WASHINGTON—The Biden administration has announced a final rule for a program intended to keep some 200 multiemployer pension funds solvent for the next 30 years and protect more than 2 million workers from having their retirement benefits reduced.

The rule, announced by the federal Pension Benefit Guaranty Corporation July 6, modifies the interim rule from last July that set up the Special Financial Assistance Program for financially troubled pension funds. It will go into effect on August 8. The program, authorized by the American Rescue Act of 2021, will provide an estimated $74 billion to $91 billion in aid to enable eligible funds “to pay retirement benefits without reduction for many years into the future,” the PBGC says. 

North America’s Building Trades Unions President Sean McGarvey called the program “the most significant effort to protect the solvency of the multiemployer system in nearly 50 years.”

It “will directly aid millions of American workers, retirees, and families who faced significant pension benefit cuts, as they will now receive the full benefits they worked years to accumulate,” McGarvey said in a statement. “Prior to this critical relief, over 200 plans were on pace to become insolvent. The Special Financial Assistance Program will right the ship and provide the funding needed for plan members to retire with the security and dignity they earned, while also saving American taxpayers tens of billions of dollars in lost federal tax revenue and future social safety net costs.”

The program will allow plans to apply for aid if they became insolvent after the Multiemployer Pension Reform Act was enacted in 2014; were allowed to “suspend” benefits under that law; are in “critical and declining” status [projected to become insolvent within either 15 or 20 years] by the end of this year; or are less than 40 percent funded and less than 25 percent of the participants are current workers paying into the plan. 

Those plans cover people who work for multiple employers, from ironworkers in Cleveland to musicians in San Francisco, from supermarket employees in Maryland to truck drivers in Ohio. They are generally in trouble because the number of active workers contributing declined, such as from the deregulation of trucking in the 1980s, or their investments were battered in the 2008 recession. 

The PBGC estimates that about 200 of the approximately 1,400 private-sector multiemployer, union-connected pension plans it covers will receive aid. The largest is the Teamsters’ Central States Pension Fund with more than 400,000 participants. 

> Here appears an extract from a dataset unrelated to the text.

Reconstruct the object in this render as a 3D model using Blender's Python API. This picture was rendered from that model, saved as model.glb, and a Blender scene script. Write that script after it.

The program will also restore benefits cut for more than 80,000 workers and retirees in the 18 multiemployer plans allowed to reduce them in order to remain solvent under the 2014 law.

The plans will not have to repay the aid to the PBGC. But without the aid, the White House said, so many plans were headed towards collapse that the PBGC’s multiemployer pension insurance program — which collects premiums from plan sponsors and uses the money to pay partial benefits to retirees if their plan collapses — was projected to become insolvent in 2026.

“Without this special financial assistance, the pension benefits of many hardworking union members and their families, through no fault of their own, were in danger,” Secretary of Labor Marty Walsh, chair of the PBGC board of directors, said in a statement.

The aid is intended to keep plans solvent until the demographic bubble of having more retirees than active workers has passed.

Reps. Virginia Foxx (R-N.C.) and Rick Allen (R-Ga.), leading Republicans on the House Education and Labor Committee, said the rule showed “the Biden administration intends to bow to Big Labor’s interests” to bail out “a select group of failing and insolvent, privately managed multiemployer retirement plans.” They said Democrats had rejected “bipartisan solutions that offer longterm structural reforms to the management of multiemployer pension plans.”

A spokesperson for the committee’s GOP members did not respond in time to a question about what those solutions and reforms were.

The plans receiving aid will generally not be allowed to increase benefits for 10 years, but could raise them after that — including retroactive payments — if they demonstrate to the PBGC that they will still remain solvent.

The changes made to last year’s interim rule include allowing pension funds to invest up to 33 percent of the aid they receive in stocks or in funds that invest mainly in stocks, to enable them to seek a higher return on their investment. The rest will be restricted to “high-quality [investment-grade] fixed-income investments,” such as bonds.

As of July 6, the PBGC said, it had approved over $6.7 billion in special financial assistance to plans that cover over 127,000 workers and retirees. The largest included plans covering 51,500 United Food and Commercial Workers members in the Middle Atlantic states and Appalachia, and 31,700 Teamster printers and graphic artists in the Chicago area.

In the New York area, it approved applications from Teamsters Local 805 in Queens and Local 701 in North Brunswick, N.J.; the Trucking Employees of North Jersey in Union City; United Auto Workers Local 365 in Englewood Cliffs, N.J., and International Longshoremen’s Association Local 1730 in Mastic, Long Island.

“This is about basic fairness,” Rep. Donald Norcross (D-N.J.) said in a statement. “If you work hard, you should be able to rely on the fruits of your labor in your golden years.”

He said that the program’s $500 million aid to Teamsters Local 641’s pension program had saved the retirements of 3,600 workers in New Jersey.